Second, this teaching is universal throughout the early church across the empire. In the letter to the Romans this teaching is a common ground they already share though Paul has never met them before and this letter serves as an introduction for his ministry. The “ways” aka “pattern” was not his alone but commonly received everywhere the faith was taught and Paul simply endorsed and amplified this teaching that existed before him and after him.

Third, the Thessalonian letters being the earliest epistles help us identify this early teaching and note how it is developed subsequently but remains the starting point for Paul’s ethical instruction.

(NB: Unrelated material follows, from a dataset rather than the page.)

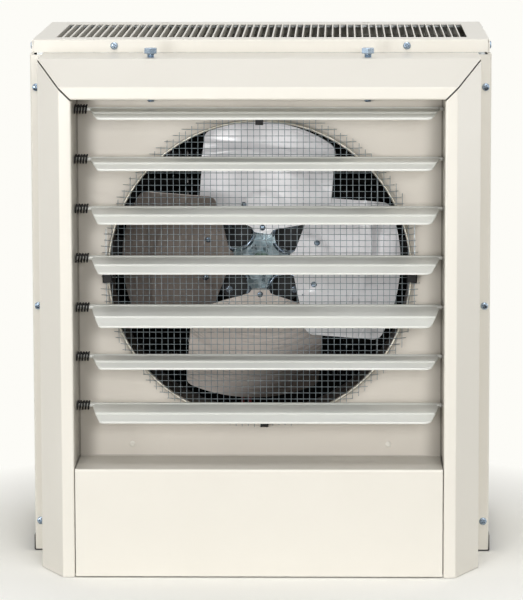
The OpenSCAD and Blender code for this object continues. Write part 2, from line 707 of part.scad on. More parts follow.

The instruction is not optional … to reject it is to reject the God who gives the Holy Spirit (1 Thess. 4:8).

This threat that disobedience is tantamount to rejecting God is not a sanction against ignoring arbitrary human rules. The teachers themselves stand under the authority of the pattern and must not distort it at their own whims. These are commands that carry the authority of the Messiah Jesus (I Thess. 4:2)

The purpose of the instruction is so that those Paul reminds may “please God” (1 Thess. 4:1).

Here in 1 Thessalonians, sexual immorality and covetousness or “taking advantage” expressed “negatively”.

Expressed positively there are the commands to love and work in such a way as to win the respect of “outsiders” and achieve a level of self-sufficiency for themselves.

These negatives and positives are further amplified in other letters of the apostle but they are present from the beginning in these earliest letters.

The warning of punishment against those who disobey bears stylistic resemblances to later warnings in the letters of Paul and evidently the warning is attached to the positive and negative prescriptions in the Apostolic teaching.

The pattern then involves reference to Jesus’ authority, a flexible cataloging of vice and virtue, and a stylistic warning on the dangers of disobedience.

Whatever apostle founded the church (Wolf calls them “Apostolic zones”) – whether Paul, Peter, James, etc. – they shared this common but flexibly implemented outline of teaching.

As Mike Breen and others have noted, movements require a common vocabulary. Here Wolf (following Seeberg et al) initiates us to that trans-national and trans-cultural language common to Jew and Gentile that characterizes the early Christian movement.